On Writing Poetry


It's funny, how I enjoy writing poetry. I have vivid memories of when I was in first grade (the hated Mrs. Silver was my first-grade teacher, this was back in New York) and we had to write a poem in class about a rainbow. I took a long time because I guess I was an artistic perfectionist even back then. Well, I took longer than the time that evil Mrs. Silver allotted (one class period), so she wouldn't let me go to gym class, which of course is the highlight of any first-grader's day. From that point on I refused to write poetry or do anything else creative (such as participate in art class), at least in school (much later I did start playing music). It was only when I went to this alternative high school for one year that I finally wrote a poem, and then only under pressure from my teacher, Andy Bernstein -- positive pressure of the "you can do it" (but it's the assignment so you have to anyway) variety. I was truly traumatized by my early experience in this regard. (Mrs. Silver was also the witch who switched me from left-handed to right-handed.) But now I derive great pleasure from writing poetry and music and doing all those creative, artsy things that I shunned for so long.

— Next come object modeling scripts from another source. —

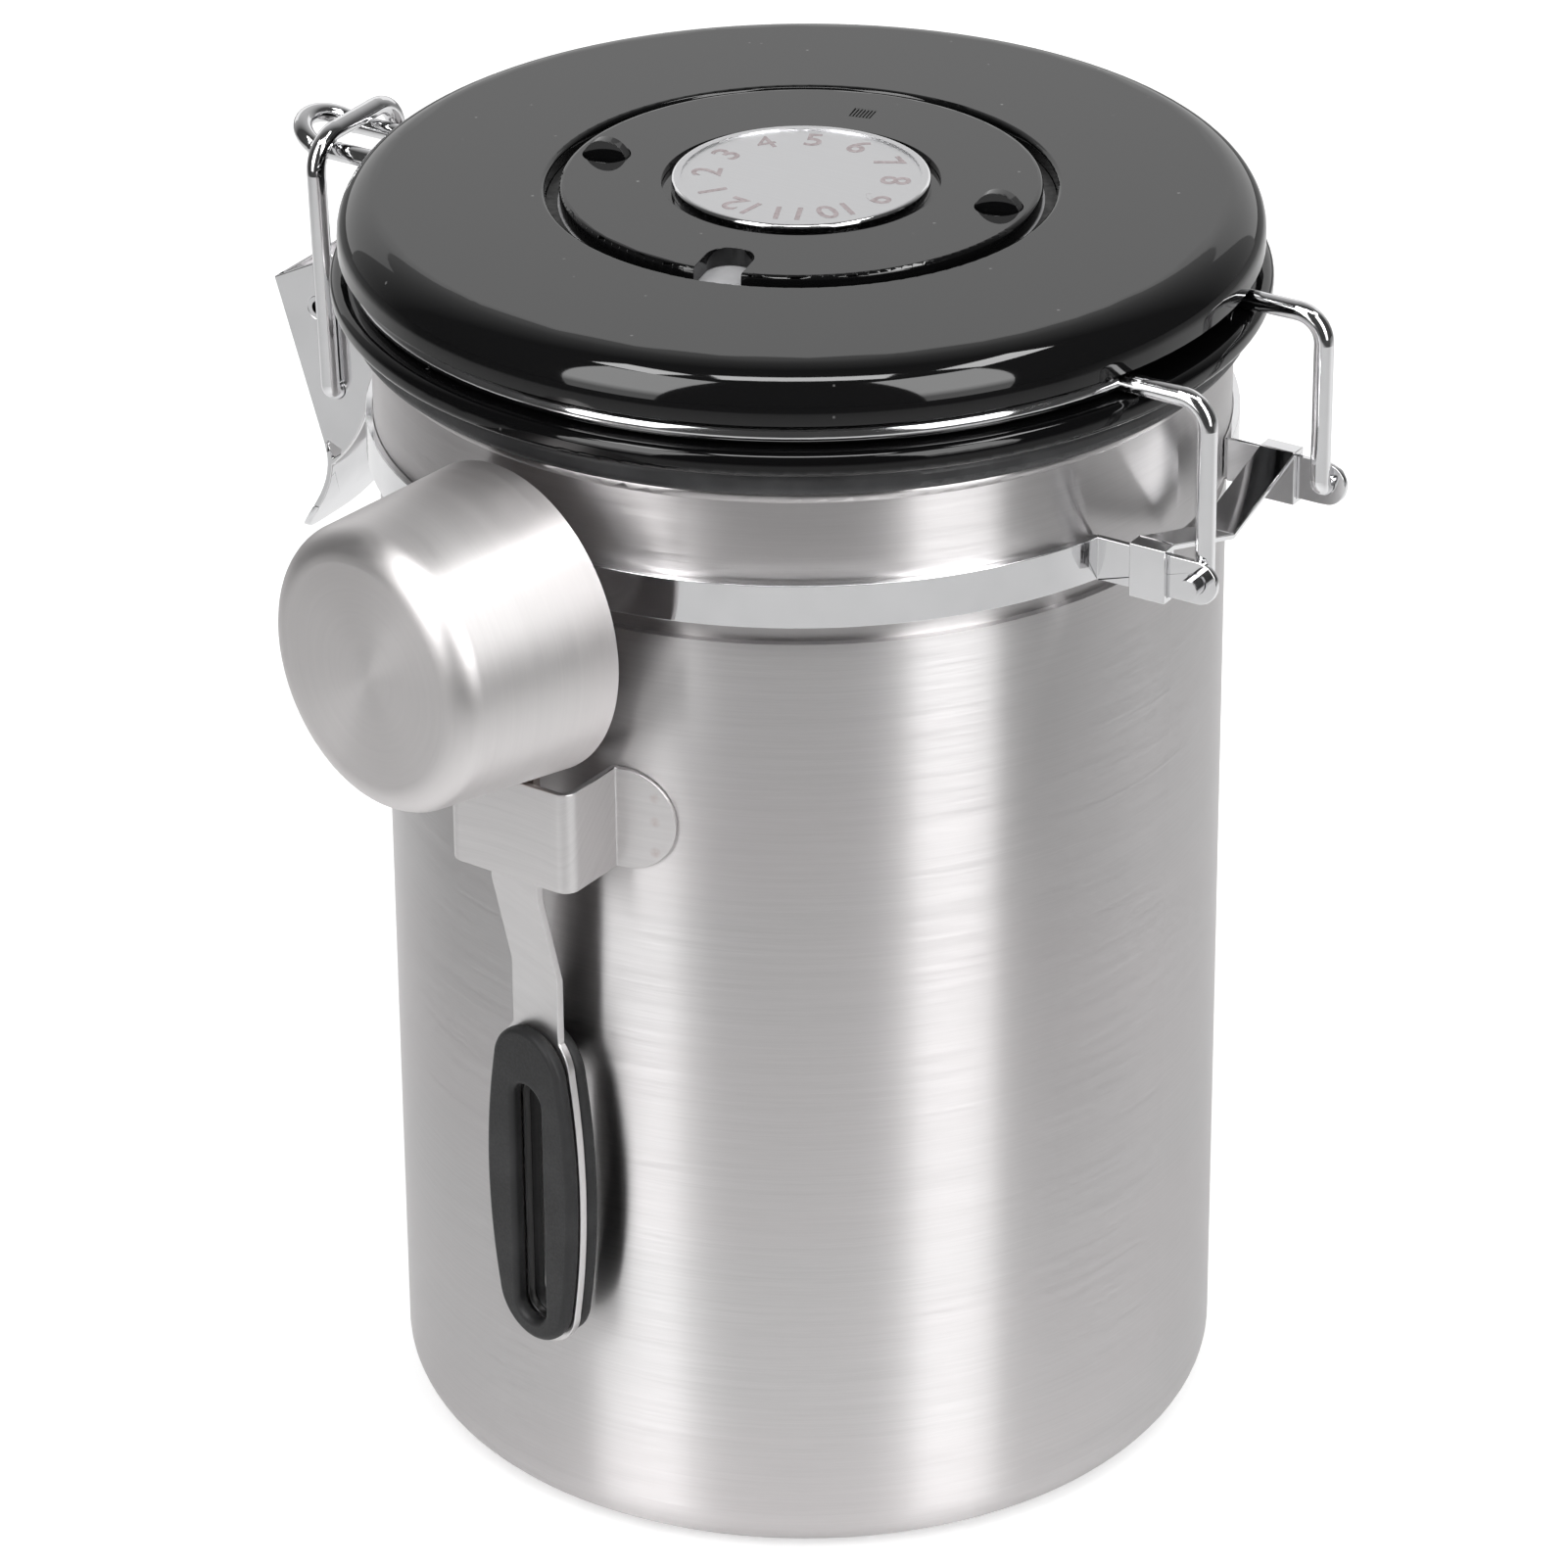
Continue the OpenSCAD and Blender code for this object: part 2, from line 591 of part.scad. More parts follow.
// Scoop, drawn with its opening towards the can
module scoop_at() {
  rotate([0, 0, holder_az]) translate([cup_d, shift, 0]) rotate([0, 0, scoop_turn]) children();
}
module cup_axis() translate([0, 0, cup_z]) rotate([0, 90, 0]) children();
module scoop_cup() color("silver") scoop_at() cup_axis() {
  r1 = cup_r;
  r2 = cup_r - cup_taper;
  e = cup_edge;
  rotate_extrude() difference() {
    union() {
      polygon([[0, 0], [r1, 0], [r2, cup_h - e], [0, cup_h - e]]);
      translate([0, cup_h - e - 1]) square([r2 - e, e + 1]);
      translate([r2 - e, cup_h - e]) circle(e, $fn = 64);
    }
    polygon([[-1, -1], [r1 - cup_t, -1], [r1 - cup_t, 0], [r2 - cup_t, cup_h - e], [-1, cup_h - e]]);
    translate([-1, cup_h - e - 1]) square([r2 - e + 1, e + 1 - cup_t]);
    intersection() {
      translate([r2 - e, cup_h - e]) circle(e - cup_t, $fn = 64);
      translate([0, cup_h - e - 1]) square([100, 100]);
    }
    translate([-100, -50]) square([100, 200]);
  }
}
module oval(l, w, h) {
  // two side arcs and two end arcs that meet smoothly
  re = w * 0.4;
  ze = l / 2 - re;
  b = w / 2;
  rt = (ze * ze + b * b - re * re) / (2 * (b - re));
  zt = ze * rt / (rt - re);
  // the side arcs are a little rounder than tangent ones, so that they cross the ends cleanly
  rs = rt * 0.98;
  linear_extrude(h) {
    intersection() {
      translate([rs - b, 0]) circle(rs, $fn = 360);
      translate([b - rs, 0]) circle(rs, $fn = 360);
      square([2 * w, 2 * zt], center = true);
    }
    for (s = [-1, 1]) translate([0, s * ze]) circle(re);
  }
}
module slot(h) {
  s = grip_l * 0.36 - slot_w / 2;
  for (k = [-1, 1]) translate([0, k * s - 3, 0]) cylinder(d = slot_w, h = h, $fn = 48);
  translate([-slot_w / 2, -s - 3, 0]) cube([slot_w, 2 * s, h]);
}
module grip_at(x) translate([-jog + x, 0, grip_z]) rotate([0, 0, 90]) rotate([90, 0, 0]) children();
module scoop_handle() color("silver") {
  za = hold_z0 - 3;
  zb = za - 14;
  t = strip_t / 2;
  tab = 12;
  k = cup_taper / (cup_h - cup_edge);
  scoop_at() difference() {
    union() {
      // tab that follows the cup's wall
      intersection() {
        cup_axis() rotate_extrude() polygon([
          [cup_r - 1, -t], [cup_r + 0.02 + strip_t + k * t, -t],
          [cup_r + 0.02 + strip_t - k * tab, tab], [cup_r - 1, tab]
        ]);
        translate([-5, -strip_w / 2, 0]) cube([40, strip_w, cup_z]);
      }
      // strip with its jog towards the can
      xz(-strip_w / 2, strip_w / 2) polygon([
        [t, cup_z - cup_r - 0.5], [t, za], [-jog + t, zb], [-jog + t, grip_z], [-jog - t, grip_z],
        [-jog - t, zb - 0.3], [-t, za - 0.3], [-t, cup_z - cup_r - 0.5]
      ]);
      grip_at(-t) oval(grip_l + 1.6, grip_w - 0.2, strip_t);
    }
    cup_axis() translate([0, 0, -5]) cylinder(r1 = cup_r + 0.02 + 5 * k, r2 = cup_r + 0.02 - 30 * k, h = 35);
    grip_at(-5) slot(10);
  }
}
module pad(x) scoop_at() difference() {
  grip_at(x) oval(grip_l, grip_w, pad_t);
  grip_at(x - 1) slot(pad_t + 2);
}
module scoop_grip_front() color("#242426") pad(strip_t / 2 + 0.01);
module scoop_grip_rear() color("#242426") pad(-strip_t / 2 - 0.01 - pad_t);

can_body();
neck_band();
hinge_bridge();
latch_bracket();
scoop_holder();
lid_wire();
lid_cap();
lid_base();
lid_gasket();
day_plate();
dial_hub();
date_ring();
month_dial();
dial_clip();
lid_screw_a();
lid_screw_b();
lid_screw_c();
lid_screw_d();
valve_body();
valve_disc();
valve_cage();
valve_filter();
latch_lever();
latch_pin();
bail_wire();
scoop_cup();
scoop_handle();
scoop_grip_front();
scoop_grip_rear();
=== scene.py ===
# A coffee canister: brushed steel can, hinged black lid with a vent and date dials, over-centre latch, scoop.
# Metres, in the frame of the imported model: Z up, latch towards -X, hinge towards +X, scoop towards -Y.
import math
import bpy
from mathutils import Matrix, Vector


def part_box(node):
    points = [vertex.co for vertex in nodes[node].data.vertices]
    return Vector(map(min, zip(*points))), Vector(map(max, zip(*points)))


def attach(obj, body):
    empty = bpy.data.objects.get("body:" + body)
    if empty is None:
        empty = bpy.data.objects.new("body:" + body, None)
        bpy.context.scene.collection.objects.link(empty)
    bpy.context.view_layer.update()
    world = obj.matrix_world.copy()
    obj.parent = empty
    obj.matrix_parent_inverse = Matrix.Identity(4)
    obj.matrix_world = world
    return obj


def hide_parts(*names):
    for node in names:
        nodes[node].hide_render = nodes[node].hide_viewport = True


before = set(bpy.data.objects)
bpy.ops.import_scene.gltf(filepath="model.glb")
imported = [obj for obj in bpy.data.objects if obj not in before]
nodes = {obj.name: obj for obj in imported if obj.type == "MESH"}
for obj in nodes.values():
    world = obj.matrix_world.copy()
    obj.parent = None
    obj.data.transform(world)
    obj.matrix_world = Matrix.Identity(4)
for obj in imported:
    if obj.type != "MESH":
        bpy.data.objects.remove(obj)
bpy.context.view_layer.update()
MM = 0.001


# Can: one deep-drawn cup of 0.8 mm stainless steel with a groove under the neck and a rolled rim.
# It was spun against an abrasive belt, so its scratches run round it.
def principled(name, colour, metallic, roughness):
    """A new material and its node tree, whose Principled shader has these values."""
    material = bpy.data.materials.new(name)
    material.use_nodes = True
    tree = material.node_tree
    shader = tree.nodes["Principled BSDF"]
    shader.inputs["Base Color"].default_value = (*colour, 1)
    shader.inputs["Metallic"].default_value = metallic
    shader.inputs["Roughness"].default_value = roughness
    return material, tree, shader


def math_node(tree, operation, a, b=None, c=None):
    """A Math node on numbers or sockets; gives its output socket."""
    node = tree.nodes.new("ShaderNodeMath")
    node.operation = operation
    for socket, value in zip(node.inputs, (a, b, c)):
        if isinstance(value, bpy.types.NodeSocket):
            tree.links.new(value, socket)
        elif value is not None:
            socket.default_value = value
    return node.outputs[0]


def vector_node(tree, operation, a, b=None):
    """A Vector Math node on vectors or sockets; gives the node."""
    node = tree.nodes.new("ShaderNodeVectorMath")
    node.operation = operation
    for socket, value in zip(node.inputs, (a, b)):
        if isinstance(value, bpy.types.NodeSocket):
            tree.links.new(value, socket)
        elif value is not None:
            socket.default_value = value
    return node


def placed(tree, centre=(0, 0, 0), turn=None):
    """Object coordinates from a centre, turned so that the piece's own axis is Z."""
    turn = turn or Matrix.Identity(3)
    coordinates = tree.nodes.new("ShaderNodeTexCoord")
    mapping = tree.nodes.new("ShaderNodeMapping")
    mapping.inputs["Location"].default_value = -(turn @ Vector(centre))
    mapping.inputs["Rotation"].default_value = turn.to_euler()
    tree.links.new(coordinates.outputs["Object"], mapping.inputs["Vector"])
    return mapping.outputs["Vector"]


def noise(tree, vector, scale, detail=3, roughness=0.5):
    """Noise stretched by its scale along X, Y and Z; gives a socket from 0 to 1."""
    stretched = vector_node(tree, "MULTIPLY", vector, scale).outputs[0]
    node = tree.nodes.new("ShaderNodeTexNoise")
    node.inputs["Scale"].default_value = 1
    node.inputs["Detail"].default_value = detail
    node.inputs["Roughness"].default_value = roughness
    tree.links.new(stretched, node.inputs["Vector"])
    return node.outputs["Fac"]


def spread(tree, value, low, high, start=0.3, end=0.7):
    """A value from start to end taken to low to high, and held there."""
    node = tree.nodes.new("ShaderNodeMapRange")
    for socket, number in zip(node.inputs[1:5], (start, end, low, high)):
        socket.default_value = number
    tree.links.new(value, node.inputs[0])
    return node.outputs[0]


def tinted(tree, amount, colour_a, colour_b):
    """Two colours mixed by an amount; gives the colour socket."""
    node = tree.nodes.new("ShaderNodeMix")
    node.data_type = "RGBA"
    for socket, value in ((node.inputs[0], amount), (node.inputs[6], colour_a), (node.inputs[7], colour_b)):
        if isinstance(value, bpy.types.NodeSocket):
            tree.links.new(value, socket)
        elif socket == node.inputs[0]:
            socket.default_value = value
        else:
            socket.default_value = (*value, 1)
    return node.outputs[2]


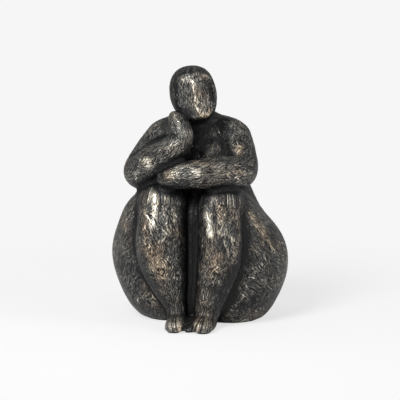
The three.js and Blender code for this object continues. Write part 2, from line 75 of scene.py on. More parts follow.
# ---------------------------------------------------------------- clay forms
# Fillets in the creases between forms
CREASE, HIP, CHEST, BREAST, FOOT_FILLET, FACE, UNDERSIDE = 2.2, 20, 10, 5, 9, 1.2, 1.2
JOINT, JOINT_REACH = 14, 30  # the fillet in the middle of a joint, and how far out that fades
MIDDLE = -1.3  # where the plane stands that hips and legs mirror in
SWAY, SWAY_LEVEL = 0.052, 48  # how the hips lean as they rise, and the level it starts from
# A mass has a middle and radii, and a limb has balls, each with a middle and a radius
HAUNCH = (30, 14, 51, 50.5, 53, 55)
UNDER_THIGH = (27, -9, 30, 38, 30, 34)
SEAT = (0, 9, 20, 54, 38, 24)
THIGH = [(44.5, 4, 63, 33), (39.5, -18, 91, 28), (32, -30, 109, 21)]
WAIST = (0, 14, 110, 49, 38, 42)
RIBS = (0, 2, 148, 44, 30, 36)
BREASTS = (17, -15, 154, 15, 15, 17)
GIRDLE = [(-23.6, 3, 175.5, 17), (-1, 2, 179, 17), (21, 3, 175.5, 17)]
NECK = [(0, -2, 184, 15), (-3, -14, 202, 12.5)]
RIGHT_LEG = [(-27, -42, 112, 22.5), (-27, -46, 95, 23), (-27.5, -45, 70, 24), (-21.5, -45, 44, 18),
             (-14.5, -45, 20, 10.5)]
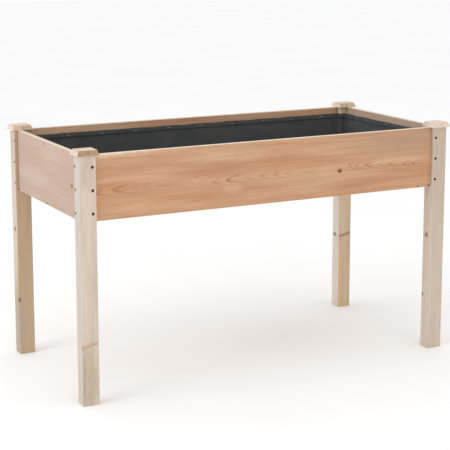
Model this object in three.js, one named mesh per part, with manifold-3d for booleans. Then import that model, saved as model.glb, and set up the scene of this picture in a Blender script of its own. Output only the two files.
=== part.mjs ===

It's a good thing, too, because it's the artsy activities that I am best at, I think. Mostly, I have concentrated on songwriting, and I have written over 30 songs to date. Sometimes my poems would become songs when I put them to music, but mostly I simply wrote songs -- the words to songs don't necessarily have to be great, and you can be more free-flowing with rhyme and meter than you have to be in writing poetry (at least poetry that's any good, by my standards). More recently, in the last year or so, I've written more stand-alone poems, which I know I will never put to music. It's not that I'm swearing off songwriting, I see this more as a branching out. I feel I have no innate capacity to create stories, so I won't ever become a novelist (though I've thought of ideas for novels, I don't see that I would ever make those ideas into stories). At root, I'm more of an idea person, which is why poetry attracts me (poetry is just a theme expressed with style, no story or characters to create). Unfortunately, I think my poetry tends to be too intellectual or philosophical sometimes, but that's the way I am and there's no use trying to change it.